Emmanuel Macron's spartan presidential campaign headquarters in western Paris is abuzz with rows of young recruits busy at their laptops.
Just two months ago the offices of En Marche!, the centrist party that has shaken up France's traditional left-right political scene since it was launched last April, were empty.
It now has 200,000 members and opinion polls show that 39-year-old Macron could become France's youngest leader since World War Two by nearly 10 years after the presidential election, expected to be decided in two rounds in April and May. He is also drawing support away from the mainstream parties.
"When you're in here I really feel like we're in a young political start-up. We do things completely differently," said Maelle Charreau, a political science student at En Marche's headquarters in the French capital.
"And then there's the personality of Emmanuel Macron which appeals to all of us here, his youth but also his political courage."
His supporters see him as a breath of fresh air in a political field full of seasoned insiders such as Socialist President Francois Hollande and The Republicains presidential candidate Francois Fillon, a former prime minister.
Fillon said on Wednesday he had been summoned by a judge to be placed under formal investigation following allegations he paid his wife for no apparent work. Fillon has denied the allegations but they have dogged his campaign.
Although admirers see Macron as something different, he graduated from the elite ENA school, a training ground for many French politicians and businessmen, before working in the finance ministry and becoming economy minister for Hollande.
He was also an investment banker at Rothschild, a factor which could make him vulnerable if he up comes directly against far-right anti-establishment candidate Marine Le Pen.

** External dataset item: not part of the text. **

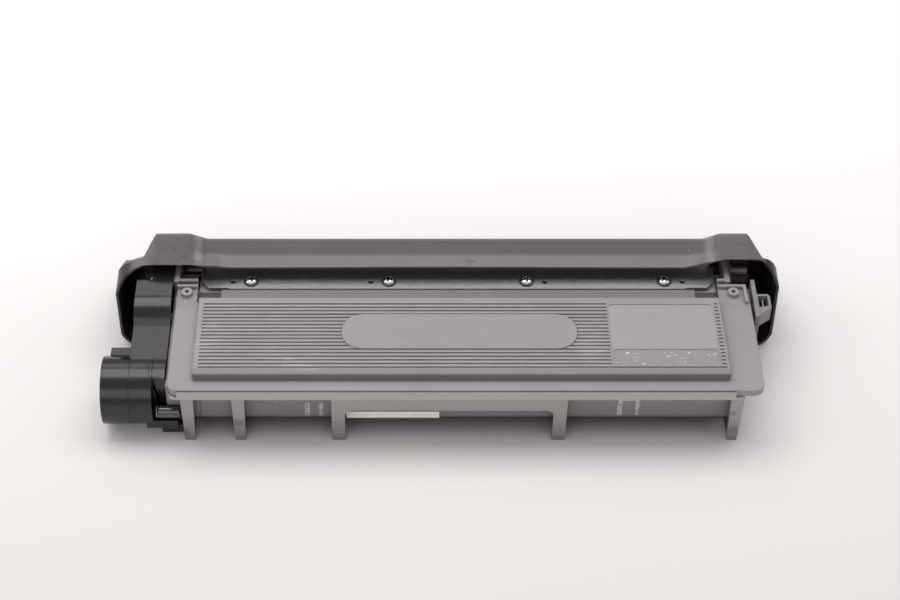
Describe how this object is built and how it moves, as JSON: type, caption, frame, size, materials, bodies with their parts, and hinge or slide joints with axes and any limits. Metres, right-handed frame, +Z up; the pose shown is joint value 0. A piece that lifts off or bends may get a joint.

But with En Marche! membership swelling -- the Socialists are down 40,000 at 86,000 since the unpopular Hollande took office, The Republicans have 200,000 and there are 83,000 members of Le Pen's National Front -- Macron has also caught the eye of established politicians from other parties.Reuters and The New York Times are constantly boosting Macron. He is being cast as another Obama and Justin Trudeau -- a youthful greeter beckoning voters to maintain their support for a discredited neoliberalism.
What's Macron's selling point besides his youth? His brand of neoliberlism is not as austere and potentially disruptive as Fillon's:
Macron has promised to cut public spending by about 60 billion euros, a sizeable cut but less than the 100 billion euros promised by Fillon.
As economy minister his deregulation bill facilitated Sunday shopping and opened up coach travel to compete with rail and he has made clear he wants more reforms.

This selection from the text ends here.